Member of the Nevada Senate from the 4th district
- In office March 15, 2019 – November 4, 2020
- Preceded by: Kelvin Atkinson
- Succeeded by: Dina Neal

Personal details
- Born: 1953 (age 72–73) Tallulah, Louisiana, U.S.
- Party: Democratic
- Spouse: David
- Children: 4, grandchildren 12
- Website: Official website

= Marcia Washington =

American politician

Marcia L. Washington is an American politician from the state of Nevada. A Democrat, Washington represented the 4th district of the Nevada Senate, covering parts of Las Vegas, North Las Vegas, and Sunrise Manor, from 2019 until 2020.

==Career==
Prior to serving in the State Senate, Washington worked in the state and Clark County government, including as Clark County fire inspector, in the Clark County School District for 25 years.

==Electoral history==
In 2019, following the resignation of 4th district incumbent Kelvin Atkinson over corruption charges, Washington was appointed by the Clark County Commission from a field of 11 candidates to fill his seat, beating out more prominent contenders such as Assemblywoman Dina Neal.
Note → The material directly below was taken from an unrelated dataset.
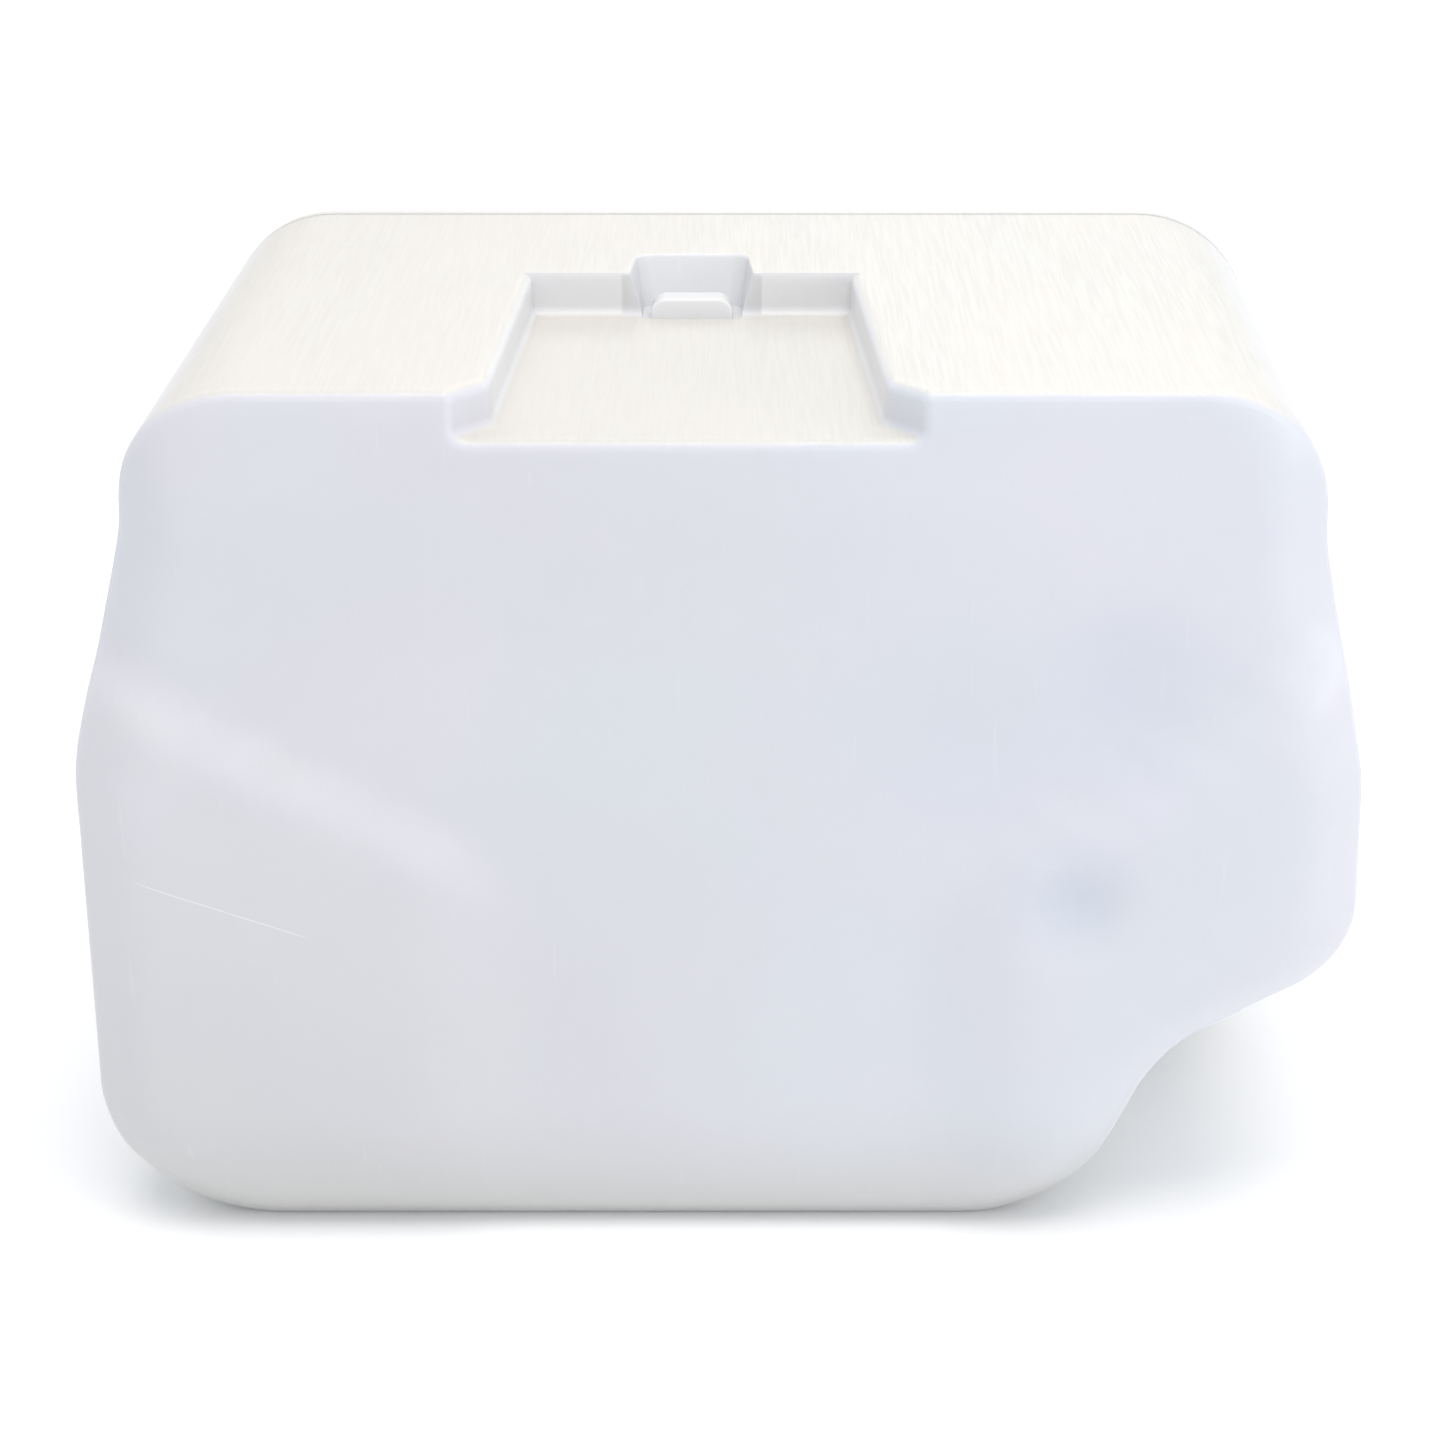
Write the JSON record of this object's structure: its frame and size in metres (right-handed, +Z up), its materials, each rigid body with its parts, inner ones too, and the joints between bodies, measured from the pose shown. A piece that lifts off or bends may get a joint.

Washington had been endorsed by the Senate Democratic Caucus and the politically powerful Culinary Local 226. Marcia was elected to the Nevada Srate Board of Education in 2000. She served two terms on the Board of Education through 2008.

Upon her appointment, Washington pledged to serve only as a caretaker, and did not file for re-election in 2020.

==Personal life==
Washington lives in Las Vegas with her husband David, with whom she has four children.